Вообще-то в эти часы я была словно замороженная и будто спала наяву, но где-то в глубине души бились и клокотали ярость и отчаяние, которым покуда я не давала разгореться.
Я взяла в кухне самый острый и увесистый нож, замотала лицо и голову косынкой, надела поверх халата кожанку и, осторожно оглядевшись, вышла во двор. В дальних зарослях сирени обжималась какая-то парочка, но они были слишком заняты собой, чтобы что-то замечать, к тому же фонарь над подъездом был раскокан, и машина Терлецкого стояла в густой темени. Поэтому я была укрыта теменью. Так что я совершенно безбоязненно проткнула ножом все четыре колеса этого роскошного экипажа, целясь в покрышки сбоку, где резина была потоньше. Колеса шипели, оседая, и я злорадно подумала, что утром Терлецкому никуда на машине не смыться. Мне доставляло странное удовольствие втыкать и кромсать, как будто это был сам Терлецкий. Подумав, я полоснула по кремовой коже сидений, затем нашла какую-то фляжку, отвинтила крышку, понюхала, лизнула с ладошки — это был ром, пахучий и обжигающий. Я прихватила фляжку и так же, никем не замеченная, вернулась домой.

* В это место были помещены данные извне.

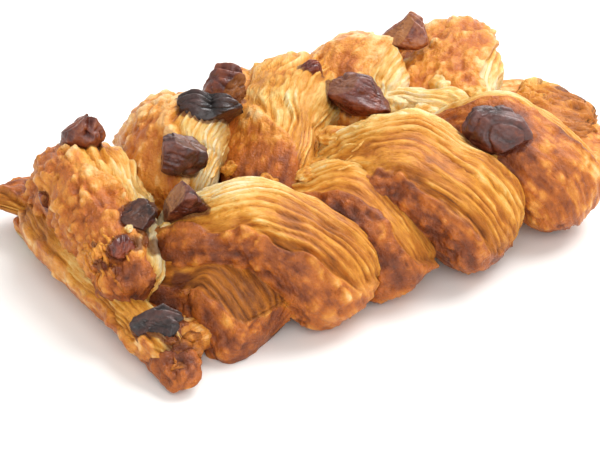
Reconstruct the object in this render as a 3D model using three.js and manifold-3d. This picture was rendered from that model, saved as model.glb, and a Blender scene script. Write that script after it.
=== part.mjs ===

Я смолола и заварила кофе, добавила в него чужого рому и стала неторопливо пить эту живительную смесь, от которой яснело в голове и было не так боль; но больше всего я боялась, что вернется из Звенигорода тетка, увидев меня, она может выкинуть что угодно. Если, конечно, сразу не помрет от ужаса.
К утру ушибы, синяки и царапины стали проявляться как на фотопленке. Лицо оплыло, глаза опухли и смотрели, как в щелочки. Кровоподтеки на животе, бедрах и руках потемнели, теряя изначальную красноту. Но особенно гнусным выглядело горло. Сплошная лоснящаяся чернота гигантского синяка заливала его, спускаясь ниже гортани, до нежной выемки между грудями, и на коже совершенно четко проступили темные следы от пальцев Терлецкого. Я с трудом дождалась шести утра, когда, по моим расчетам, Терлецкий начнет очухиваться, и набрала его номер. Не отвечали долго, но потом он все-таки снял трубку и просипел:
— Але… Але?
— Это я, — негромко сообщила я.
— Кто? Кто это? Я ни хрена не помню. — Он явно узнал меня.

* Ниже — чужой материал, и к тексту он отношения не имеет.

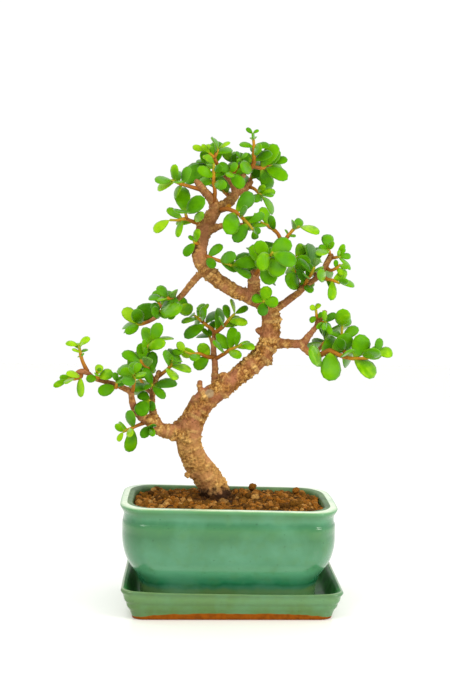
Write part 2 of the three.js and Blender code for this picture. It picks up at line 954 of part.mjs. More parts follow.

— Зато я помню. Все. Я иду к тебе, Терлецкий… И пожалуйста, не вздумай запираться. Иначе я просто ментов приведу!
Насчет ментуры, по-моему, я ввернула очень удачно.
Быстро сунула свое платьишко в продуктовый пакет и торопливо поднялась на восьмой этаж. Я не ошиблась. Терлецкий хотел смыться и топтался под дверью, запирая замки, которых было врезано до черта. Руки его тряслись, и он никак не попадал ключами в скважины.